A prototypical specimen for a dying position, Jalston Fowler is considered one of the top fullback prospects in the 2015 draft. But what does that mean?

Jalston Fowler bulling past a Western Kentucky defender
Jalston Fowler bulling past a Western Kentucky defender
Marvin Gentry-USA TODAY Sports

Position: Fullback/ Running Back

Combine Height/ Weight: 5'11"/ 254 pounds

Hand Size: 10.5 inches

Arm Length: 32.75 inches

40 Yard Dash Time: 4.94 (Combine)

Bench Press Reps (of 225 lbs): 23 reps

Vertical Jump: 33.5 inches

Broad Jump: 114.0 inches

Short/ Long Shuttle: 4.40 seconds/ DNP

3-Cone Drill: 7.56 seconds

2014 Season: Played in 14 games at fullback/ H-back. Rushing: 12 carries for 69 yards (5.8 yards per carry). Receiving: 11 receptions for 129 yards and two touchdowns (11.7 yards per catch).

Strengths: Fowler is very adept at reading defenses and locating his target against both pass rush and in the running game, doesn't get confused by movement and defensive obfuscation very often. He is a strong iso blocker who performs well in space. His good size helps him physically match linebackers in blocking, and he has the size and leverage advantage to be a devastating blocker. As a runner, he has good balance, quickness and vision for a man of his size and can generally run through the first tackle. Good hands as a receiver, Fowler was used as a short yardage receiving threat near the goal line over the last two years, accounting for seven TDs in 2013 and 2014.

Weaknesses: Despite his size and physicality, Fowler oftentimes lands "thudding" blocks rather than hand-fighting and tying up his target. When run blocking, he sometimes doesn't maximize his leverage potential due to improper mechanics. He tends to particularly struggle in the confined spaces of the short-yardage run game. A man of sub-6' height and nearly 250 pounds should win more leverage battles than not, but Fowler loses leverage against elite linebackers, which he will face each game in the NFL. His build can be used to generate great blocking power, but his mechanics must be refined to get the most bang for the buck.

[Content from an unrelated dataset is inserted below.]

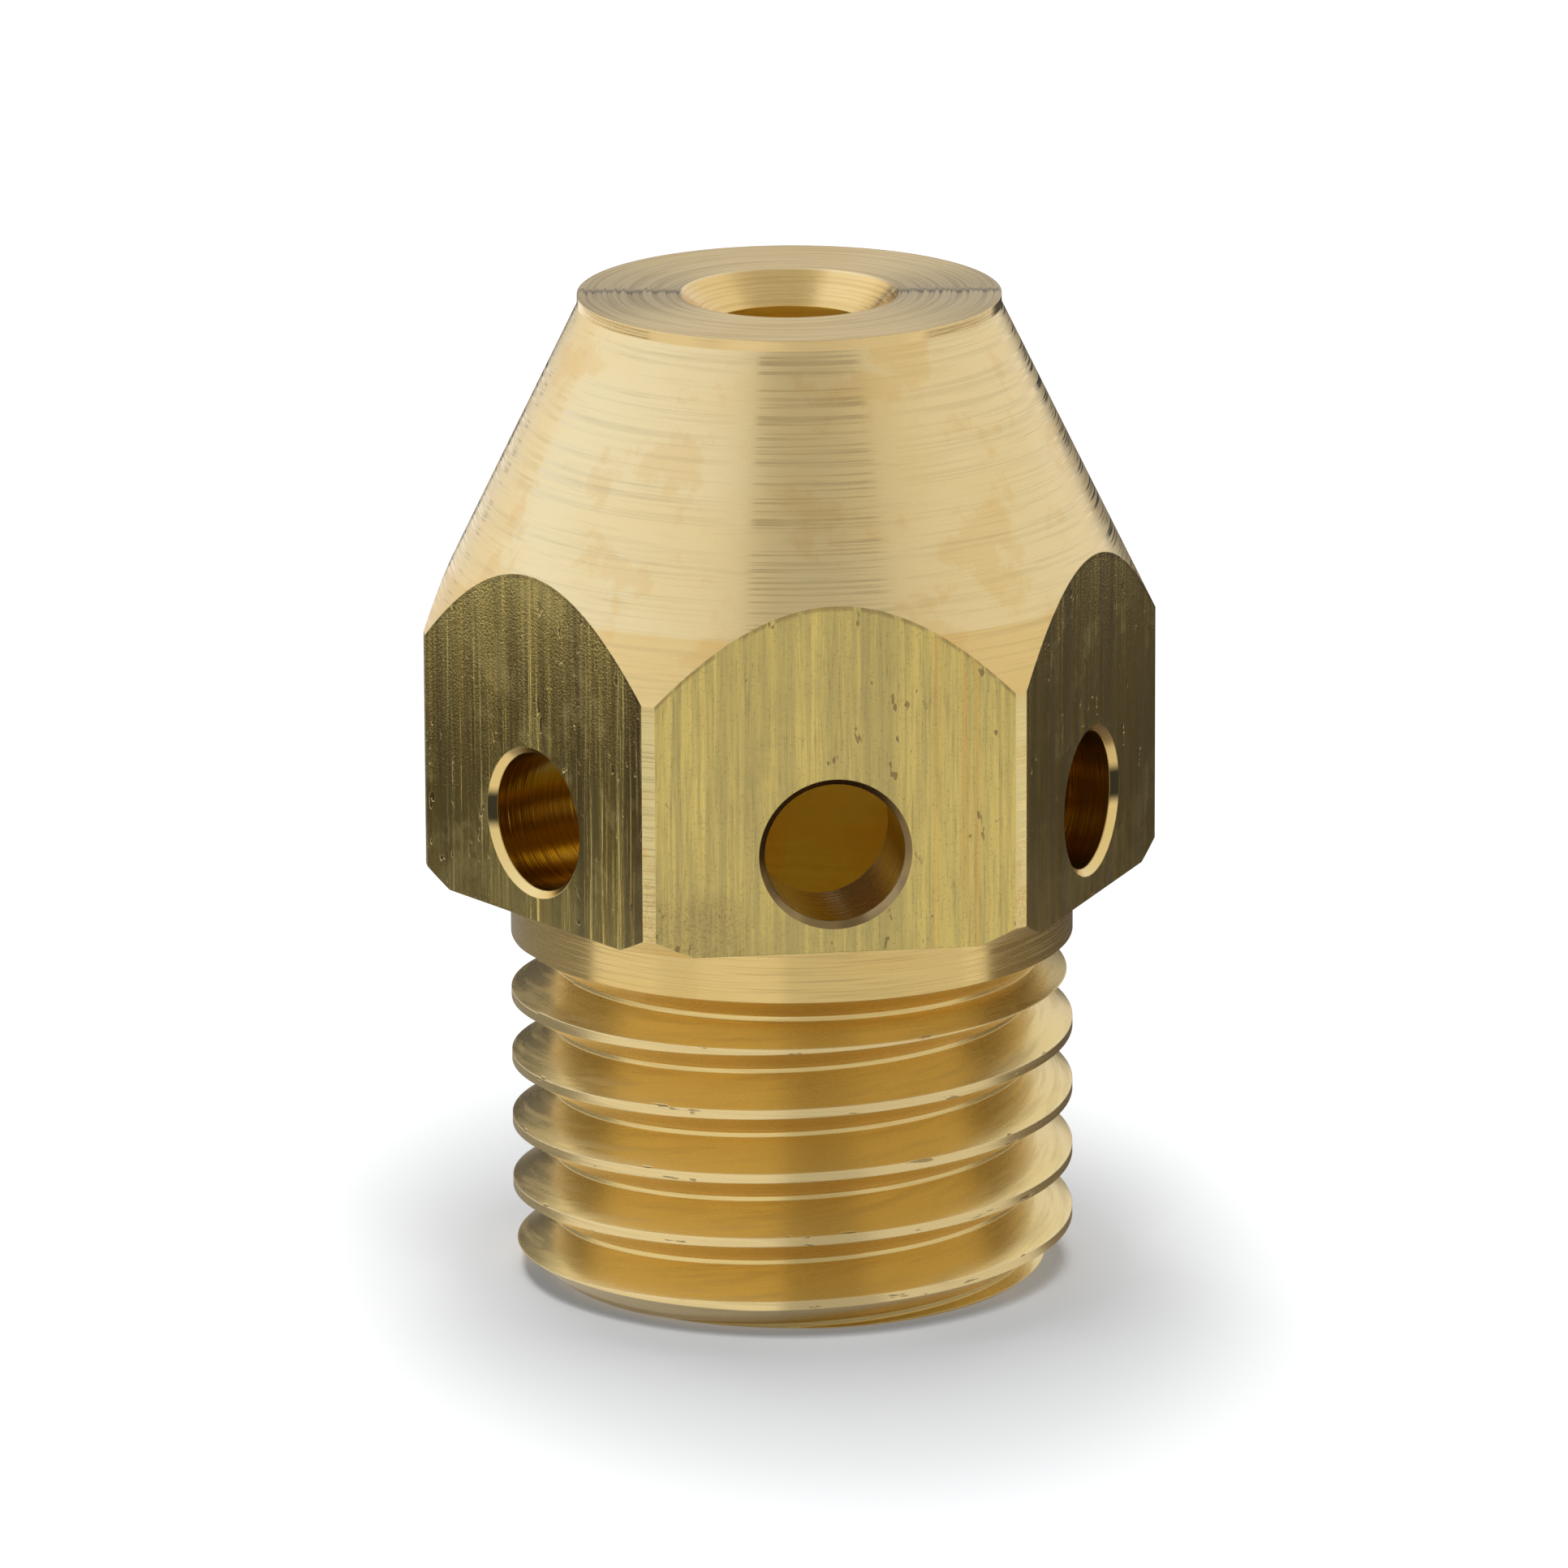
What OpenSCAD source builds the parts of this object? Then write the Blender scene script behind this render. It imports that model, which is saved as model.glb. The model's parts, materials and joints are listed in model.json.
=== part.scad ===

Verdict: Of concern for Fowler is his position: the fullback role is of decreasing importance in the NFL, with tight ends assuming many receiving duties and single back sets featuring he running back becoming the norm. Fowler is not fast enough to be a pure running back, nor big or athletic enough to play tight end at an elite level. Will a team be willing to take a chance on a guy who plays a dying position and needs considerable work on his blocking fundamentals? For much of 2014, he was considered the top available fullback in this year's draft...but what does that mean, really? Fullback is not a position of high demand, so it's doubtful the top fullback will see selection on Day 1. If there's a team out there that needs a fullback, Fowler is a great choice. For the right team, he could be a great catch. But the waning nature of the position portends a later round, and possibly even free-agency, despite J-Fowl's considerable upside.